Security requirements influence selections in several categories. Shredder security levels should match the sensitivity of destroyed documents, with financial and legal environments typically requiring cross-cut or micro-cut machines. Time clock systems with biometric identification prevent time fraud, while networked equipment may require security features protecting against unauthorized access.
Integration capabilities increasingly determine equipment utility. Devices that connect to networks, work with management software, and interface with existing business systems provide greater value than standalone alternatives. Label printers that integrate with inventory systems, time clocks that feed payroll software, and presentation equipment compatible with collaboration platforms all demonstrate the importance of connectivity.
Maintenance and consumable costs affect long-term ownership expenses significantly. Devices using proprietary supplies may have lower initial costs but higher operating expenses than alternatives using standard materials. Understanding expected usage patterns and calculating total cost of ownership helps identify economical solutions for specific applications.
Emerging Trends
Office electronics continue evolving with advancing technology and changing work patterns. Voice control and smart assistant integration are appearing in devices from label makers to presentation equipment, enabling hands-free operation and simplified interfaces. Cloud connectivity allows remote management, automatic updates, and integration with web-based productivity tools.
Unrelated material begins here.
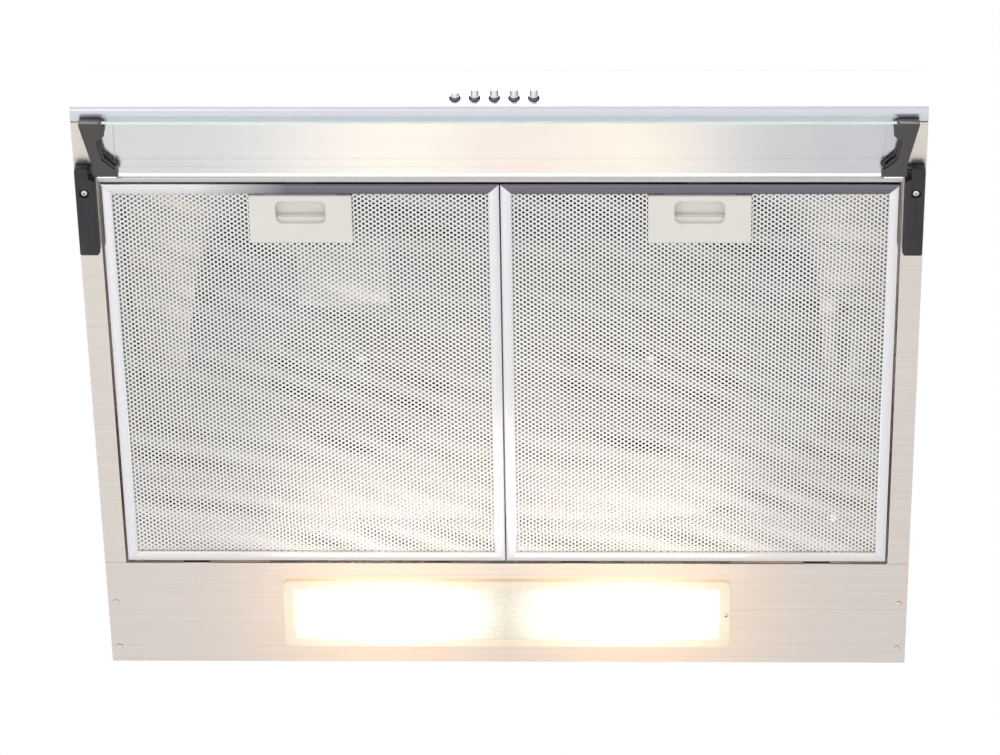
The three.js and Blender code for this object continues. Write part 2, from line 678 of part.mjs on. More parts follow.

Sustainability concerns influence product design across the category. Energy-efficient components, standby power reduction, and recyclable materials address environmental requirements. Some manufacturers offer take-back and recycling programs for end-of-life equipment, reducing electronic waste.
The hybrid work environment has created new requirements for office electronics that support both in-person and remote collaboration. Document cameras designed for video conferencing, portable presentation tools, and compact versions of traditional office equipment serve mobile workers and home offices alongside traditional workplace installations.